(Provided data)

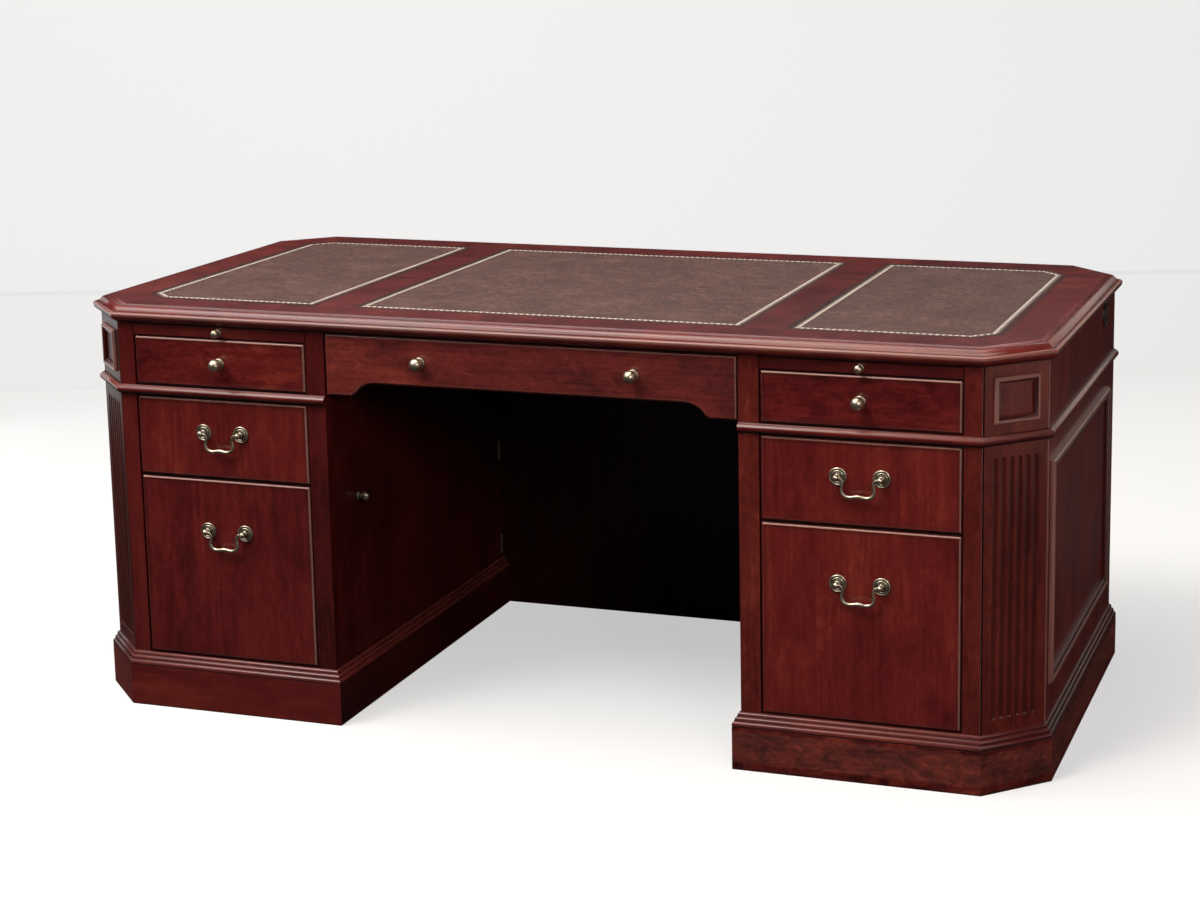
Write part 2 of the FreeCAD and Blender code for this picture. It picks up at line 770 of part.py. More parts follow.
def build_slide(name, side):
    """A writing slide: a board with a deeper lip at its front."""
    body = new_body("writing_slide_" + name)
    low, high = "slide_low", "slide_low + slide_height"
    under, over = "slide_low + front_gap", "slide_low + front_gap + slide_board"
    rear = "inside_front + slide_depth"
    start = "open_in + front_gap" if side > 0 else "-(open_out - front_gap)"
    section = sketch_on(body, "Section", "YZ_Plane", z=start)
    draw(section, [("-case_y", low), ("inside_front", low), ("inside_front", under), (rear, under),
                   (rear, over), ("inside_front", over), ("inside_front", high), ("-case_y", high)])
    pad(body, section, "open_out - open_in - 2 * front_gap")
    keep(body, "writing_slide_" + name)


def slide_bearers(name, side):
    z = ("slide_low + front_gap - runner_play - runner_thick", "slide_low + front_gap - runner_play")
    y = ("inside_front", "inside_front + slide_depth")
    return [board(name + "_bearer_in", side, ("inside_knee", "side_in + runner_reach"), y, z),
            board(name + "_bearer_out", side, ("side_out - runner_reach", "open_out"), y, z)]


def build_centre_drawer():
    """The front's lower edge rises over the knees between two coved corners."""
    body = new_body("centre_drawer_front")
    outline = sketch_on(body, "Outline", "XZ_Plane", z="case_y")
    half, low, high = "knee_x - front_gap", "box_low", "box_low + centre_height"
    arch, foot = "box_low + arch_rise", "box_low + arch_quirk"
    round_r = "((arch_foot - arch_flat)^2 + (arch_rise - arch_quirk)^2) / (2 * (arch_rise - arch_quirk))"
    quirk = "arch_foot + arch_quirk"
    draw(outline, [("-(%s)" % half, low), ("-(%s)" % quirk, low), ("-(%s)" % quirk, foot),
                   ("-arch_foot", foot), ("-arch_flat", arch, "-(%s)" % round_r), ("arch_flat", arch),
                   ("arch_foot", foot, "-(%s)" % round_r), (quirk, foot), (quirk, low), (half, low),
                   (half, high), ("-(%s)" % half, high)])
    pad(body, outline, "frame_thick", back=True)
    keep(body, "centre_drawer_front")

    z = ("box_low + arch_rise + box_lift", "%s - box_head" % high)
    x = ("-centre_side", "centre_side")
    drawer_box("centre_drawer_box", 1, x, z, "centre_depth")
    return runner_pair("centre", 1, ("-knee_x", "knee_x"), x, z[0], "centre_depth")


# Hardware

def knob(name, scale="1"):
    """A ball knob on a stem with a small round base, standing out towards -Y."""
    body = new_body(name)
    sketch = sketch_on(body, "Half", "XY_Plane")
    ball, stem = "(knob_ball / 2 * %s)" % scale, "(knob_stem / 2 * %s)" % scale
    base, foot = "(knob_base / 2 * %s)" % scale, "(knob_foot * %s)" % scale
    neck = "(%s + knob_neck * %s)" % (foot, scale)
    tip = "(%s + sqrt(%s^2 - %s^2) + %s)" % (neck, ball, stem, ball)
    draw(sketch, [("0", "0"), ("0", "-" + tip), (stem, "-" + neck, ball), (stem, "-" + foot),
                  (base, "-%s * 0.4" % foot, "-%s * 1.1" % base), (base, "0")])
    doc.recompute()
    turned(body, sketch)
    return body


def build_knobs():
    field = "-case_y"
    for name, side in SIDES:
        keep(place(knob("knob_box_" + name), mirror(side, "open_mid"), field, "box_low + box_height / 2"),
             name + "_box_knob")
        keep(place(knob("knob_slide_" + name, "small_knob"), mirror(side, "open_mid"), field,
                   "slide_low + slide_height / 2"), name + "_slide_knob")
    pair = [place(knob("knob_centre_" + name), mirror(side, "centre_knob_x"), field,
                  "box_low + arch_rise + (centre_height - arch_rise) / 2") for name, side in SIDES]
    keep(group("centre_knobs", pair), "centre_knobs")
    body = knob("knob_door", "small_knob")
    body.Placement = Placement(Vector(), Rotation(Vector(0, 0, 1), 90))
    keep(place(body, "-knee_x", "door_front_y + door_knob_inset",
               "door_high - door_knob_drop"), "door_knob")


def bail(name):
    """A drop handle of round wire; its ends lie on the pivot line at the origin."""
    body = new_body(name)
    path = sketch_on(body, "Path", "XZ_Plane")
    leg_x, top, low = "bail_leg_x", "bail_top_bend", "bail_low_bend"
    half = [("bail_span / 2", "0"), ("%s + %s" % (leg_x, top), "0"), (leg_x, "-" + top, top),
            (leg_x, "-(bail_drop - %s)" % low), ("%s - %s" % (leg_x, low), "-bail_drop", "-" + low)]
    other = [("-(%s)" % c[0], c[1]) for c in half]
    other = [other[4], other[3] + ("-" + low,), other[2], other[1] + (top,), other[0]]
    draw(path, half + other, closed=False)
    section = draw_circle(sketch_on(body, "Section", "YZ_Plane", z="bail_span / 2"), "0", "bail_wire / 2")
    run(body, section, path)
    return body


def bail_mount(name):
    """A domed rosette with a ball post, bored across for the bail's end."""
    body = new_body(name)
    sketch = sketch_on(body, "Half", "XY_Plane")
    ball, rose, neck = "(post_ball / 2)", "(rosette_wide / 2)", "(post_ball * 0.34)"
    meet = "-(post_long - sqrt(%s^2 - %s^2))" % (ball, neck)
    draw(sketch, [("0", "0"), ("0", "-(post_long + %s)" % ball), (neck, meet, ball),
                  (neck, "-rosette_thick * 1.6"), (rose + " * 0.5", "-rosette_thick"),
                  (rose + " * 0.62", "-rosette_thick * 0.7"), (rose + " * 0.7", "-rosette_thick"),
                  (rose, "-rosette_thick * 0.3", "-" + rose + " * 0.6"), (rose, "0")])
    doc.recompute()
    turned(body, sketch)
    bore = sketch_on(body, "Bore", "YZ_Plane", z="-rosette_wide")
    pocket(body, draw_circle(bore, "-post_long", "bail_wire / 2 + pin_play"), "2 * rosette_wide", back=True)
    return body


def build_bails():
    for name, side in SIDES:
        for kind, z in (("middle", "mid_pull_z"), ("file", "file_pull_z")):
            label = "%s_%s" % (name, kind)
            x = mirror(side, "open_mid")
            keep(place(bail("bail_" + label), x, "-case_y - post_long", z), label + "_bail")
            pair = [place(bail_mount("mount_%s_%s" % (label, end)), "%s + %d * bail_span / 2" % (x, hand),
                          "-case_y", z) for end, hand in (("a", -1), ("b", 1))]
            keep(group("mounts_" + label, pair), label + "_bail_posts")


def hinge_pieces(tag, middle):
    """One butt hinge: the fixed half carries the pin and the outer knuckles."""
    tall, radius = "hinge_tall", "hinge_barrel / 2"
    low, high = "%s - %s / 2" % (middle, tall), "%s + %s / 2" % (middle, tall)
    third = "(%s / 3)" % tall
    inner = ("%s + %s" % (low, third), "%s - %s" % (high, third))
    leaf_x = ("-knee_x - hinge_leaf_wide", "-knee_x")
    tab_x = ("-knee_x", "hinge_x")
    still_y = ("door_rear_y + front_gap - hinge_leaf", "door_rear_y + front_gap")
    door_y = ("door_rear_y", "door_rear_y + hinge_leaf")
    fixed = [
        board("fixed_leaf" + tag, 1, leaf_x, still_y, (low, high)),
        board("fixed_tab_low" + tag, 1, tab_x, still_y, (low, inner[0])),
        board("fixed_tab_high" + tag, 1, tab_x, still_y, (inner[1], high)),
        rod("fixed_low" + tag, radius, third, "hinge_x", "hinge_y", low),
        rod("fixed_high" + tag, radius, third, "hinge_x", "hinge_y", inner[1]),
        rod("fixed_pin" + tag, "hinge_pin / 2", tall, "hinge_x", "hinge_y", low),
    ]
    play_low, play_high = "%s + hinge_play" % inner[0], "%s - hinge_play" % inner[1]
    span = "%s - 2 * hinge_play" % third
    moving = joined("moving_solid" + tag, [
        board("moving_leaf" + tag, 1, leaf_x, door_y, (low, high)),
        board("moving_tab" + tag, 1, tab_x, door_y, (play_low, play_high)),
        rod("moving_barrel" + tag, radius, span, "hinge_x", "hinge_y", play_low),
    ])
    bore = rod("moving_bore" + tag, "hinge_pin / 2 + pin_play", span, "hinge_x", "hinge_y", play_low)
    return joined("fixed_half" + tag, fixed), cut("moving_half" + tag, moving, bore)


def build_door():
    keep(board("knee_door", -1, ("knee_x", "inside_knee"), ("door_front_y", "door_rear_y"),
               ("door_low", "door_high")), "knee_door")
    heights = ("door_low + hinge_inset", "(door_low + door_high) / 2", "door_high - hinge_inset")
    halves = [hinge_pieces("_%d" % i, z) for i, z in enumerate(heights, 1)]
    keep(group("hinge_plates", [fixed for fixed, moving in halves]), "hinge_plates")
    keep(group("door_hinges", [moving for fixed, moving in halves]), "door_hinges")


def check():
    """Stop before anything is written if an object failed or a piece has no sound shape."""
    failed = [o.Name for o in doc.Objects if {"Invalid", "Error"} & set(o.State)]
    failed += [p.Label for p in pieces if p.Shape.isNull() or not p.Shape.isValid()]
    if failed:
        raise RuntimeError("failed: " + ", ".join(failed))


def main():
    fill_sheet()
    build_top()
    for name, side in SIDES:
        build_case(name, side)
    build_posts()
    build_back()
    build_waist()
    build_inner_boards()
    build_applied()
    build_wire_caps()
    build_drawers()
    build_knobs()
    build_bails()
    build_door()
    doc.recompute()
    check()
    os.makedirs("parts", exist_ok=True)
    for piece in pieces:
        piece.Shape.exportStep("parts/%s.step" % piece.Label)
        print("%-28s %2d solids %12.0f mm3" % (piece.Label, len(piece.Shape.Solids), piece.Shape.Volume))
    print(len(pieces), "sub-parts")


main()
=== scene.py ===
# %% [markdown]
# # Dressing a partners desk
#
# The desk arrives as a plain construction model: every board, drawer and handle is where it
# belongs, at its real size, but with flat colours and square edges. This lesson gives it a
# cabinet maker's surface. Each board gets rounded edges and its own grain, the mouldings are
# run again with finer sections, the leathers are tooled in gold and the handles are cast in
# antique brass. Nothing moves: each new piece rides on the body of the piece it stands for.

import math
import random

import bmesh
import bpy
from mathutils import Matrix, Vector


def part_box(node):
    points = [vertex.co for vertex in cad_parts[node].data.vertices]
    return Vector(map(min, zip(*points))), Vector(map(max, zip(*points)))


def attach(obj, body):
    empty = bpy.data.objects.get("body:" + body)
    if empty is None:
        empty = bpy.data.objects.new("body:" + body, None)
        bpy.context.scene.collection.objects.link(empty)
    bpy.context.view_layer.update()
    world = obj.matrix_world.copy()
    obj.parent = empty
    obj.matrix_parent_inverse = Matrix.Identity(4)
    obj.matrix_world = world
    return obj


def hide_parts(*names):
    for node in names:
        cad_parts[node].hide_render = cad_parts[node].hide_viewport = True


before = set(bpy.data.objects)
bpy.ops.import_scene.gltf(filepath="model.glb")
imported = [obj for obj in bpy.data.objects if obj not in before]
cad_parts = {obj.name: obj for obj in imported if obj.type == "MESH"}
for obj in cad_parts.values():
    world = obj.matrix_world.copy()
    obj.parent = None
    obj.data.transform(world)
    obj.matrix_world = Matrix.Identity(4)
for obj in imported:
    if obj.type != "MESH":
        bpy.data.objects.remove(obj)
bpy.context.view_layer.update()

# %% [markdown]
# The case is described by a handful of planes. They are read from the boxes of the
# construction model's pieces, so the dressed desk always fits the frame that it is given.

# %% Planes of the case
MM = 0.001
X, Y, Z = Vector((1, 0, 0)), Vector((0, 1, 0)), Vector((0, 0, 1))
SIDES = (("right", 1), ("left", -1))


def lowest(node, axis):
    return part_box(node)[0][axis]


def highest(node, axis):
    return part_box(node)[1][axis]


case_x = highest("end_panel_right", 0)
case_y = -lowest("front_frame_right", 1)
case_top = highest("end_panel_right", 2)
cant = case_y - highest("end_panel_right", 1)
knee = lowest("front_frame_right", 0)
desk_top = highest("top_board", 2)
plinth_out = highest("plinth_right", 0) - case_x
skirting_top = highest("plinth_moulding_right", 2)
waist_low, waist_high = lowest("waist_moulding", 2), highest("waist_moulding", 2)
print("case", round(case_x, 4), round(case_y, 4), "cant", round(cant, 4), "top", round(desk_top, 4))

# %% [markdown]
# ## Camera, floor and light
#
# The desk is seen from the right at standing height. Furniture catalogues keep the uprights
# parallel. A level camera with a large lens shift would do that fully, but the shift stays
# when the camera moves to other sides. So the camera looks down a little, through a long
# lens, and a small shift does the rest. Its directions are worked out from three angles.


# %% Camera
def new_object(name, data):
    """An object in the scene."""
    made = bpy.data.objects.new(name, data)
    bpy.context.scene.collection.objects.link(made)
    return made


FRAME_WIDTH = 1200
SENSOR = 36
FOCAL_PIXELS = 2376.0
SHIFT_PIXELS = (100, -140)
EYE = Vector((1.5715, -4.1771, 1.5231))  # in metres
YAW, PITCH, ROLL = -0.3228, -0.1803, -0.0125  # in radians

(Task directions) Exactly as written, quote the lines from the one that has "obj.matrix_world = Matrix.Identity(4)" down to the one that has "return part_box(node)[1][axis]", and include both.

(Result of the exercise)
    obj.matrix_world = Matrix.Identity(4)
for obj in imported:
    if obj.type != "MESH":
        bpy.data.objects.remove(obj)
bpy.context.view_layer.update()

# %% [markdown]
# The case is described by a handful of planes. They are read from the boxes of the
# construction model's pieces, so the dressed desk always fits the frame that it is given.

# %% Planes of the case
MM = 0.001
X, Y, Z = Vector((1, 0, 0)), Vector((0, 1, 0)), Vector((0, 0, 1))
SIDES = (("right", 1), ("left", -1))


def lowest(node, axis):
    return part_box(node)[0][axis]


def highest(node, axis):
    return part_box(node)[1][axis]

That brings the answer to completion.